→ **Instructions to follow**: Scan the lines below; pull out those with "joints".

→ **Material**:
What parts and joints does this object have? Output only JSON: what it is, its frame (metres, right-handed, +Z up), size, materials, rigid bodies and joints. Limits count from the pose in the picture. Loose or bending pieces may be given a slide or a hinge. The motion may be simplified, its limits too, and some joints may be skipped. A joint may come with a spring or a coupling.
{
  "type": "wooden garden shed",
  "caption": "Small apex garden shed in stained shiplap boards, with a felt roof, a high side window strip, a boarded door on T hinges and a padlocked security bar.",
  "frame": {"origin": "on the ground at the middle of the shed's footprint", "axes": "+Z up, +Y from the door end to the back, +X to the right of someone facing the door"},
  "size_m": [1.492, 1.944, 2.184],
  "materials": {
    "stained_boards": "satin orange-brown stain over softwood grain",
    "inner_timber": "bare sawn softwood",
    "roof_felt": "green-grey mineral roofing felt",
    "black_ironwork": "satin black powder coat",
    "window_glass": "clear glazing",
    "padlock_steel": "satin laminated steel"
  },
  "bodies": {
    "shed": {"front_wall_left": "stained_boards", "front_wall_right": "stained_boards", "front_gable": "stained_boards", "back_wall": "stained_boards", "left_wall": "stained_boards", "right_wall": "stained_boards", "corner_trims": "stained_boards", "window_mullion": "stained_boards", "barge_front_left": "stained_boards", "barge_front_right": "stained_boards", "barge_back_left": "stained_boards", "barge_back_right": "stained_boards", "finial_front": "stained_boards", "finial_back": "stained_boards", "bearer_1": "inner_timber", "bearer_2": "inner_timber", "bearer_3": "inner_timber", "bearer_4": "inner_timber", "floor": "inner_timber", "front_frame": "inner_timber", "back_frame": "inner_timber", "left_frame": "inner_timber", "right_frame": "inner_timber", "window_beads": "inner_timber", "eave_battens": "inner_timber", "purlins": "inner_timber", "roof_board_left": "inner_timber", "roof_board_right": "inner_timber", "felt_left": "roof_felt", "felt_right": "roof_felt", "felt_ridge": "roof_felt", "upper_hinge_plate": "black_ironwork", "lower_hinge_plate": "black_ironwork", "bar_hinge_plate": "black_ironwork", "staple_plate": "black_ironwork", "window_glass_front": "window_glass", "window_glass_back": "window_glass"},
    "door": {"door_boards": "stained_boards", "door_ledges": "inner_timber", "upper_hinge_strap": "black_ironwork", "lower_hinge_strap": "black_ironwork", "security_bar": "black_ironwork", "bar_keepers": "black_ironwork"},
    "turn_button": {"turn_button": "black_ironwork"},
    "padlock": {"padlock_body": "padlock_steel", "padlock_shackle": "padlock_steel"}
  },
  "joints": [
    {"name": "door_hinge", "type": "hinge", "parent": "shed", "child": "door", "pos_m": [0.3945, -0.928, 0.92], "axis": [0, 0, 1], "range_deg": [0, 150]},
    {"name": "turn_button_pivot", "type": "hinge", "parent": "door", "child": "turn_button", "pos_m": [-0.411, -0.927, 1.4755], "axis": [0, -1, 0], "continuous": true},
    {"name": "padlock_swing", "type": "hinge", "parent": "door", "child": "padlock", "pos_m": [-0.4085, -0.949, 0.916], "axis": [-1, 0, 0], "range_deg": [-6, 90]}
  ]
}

→ **Response**:
What parts and joints does this object have? Output only JSON: what it is, its frame (metres, right-handed, +Z up), size, materials, rigid bodies and joints. Limits count from the pose in the picture. Loose or bending pieces may be given a slide or a hinge. The motion may be simplified, its limits too, and some joints may be skipped. A joint may come with a spring or a coupling.
  "joints": [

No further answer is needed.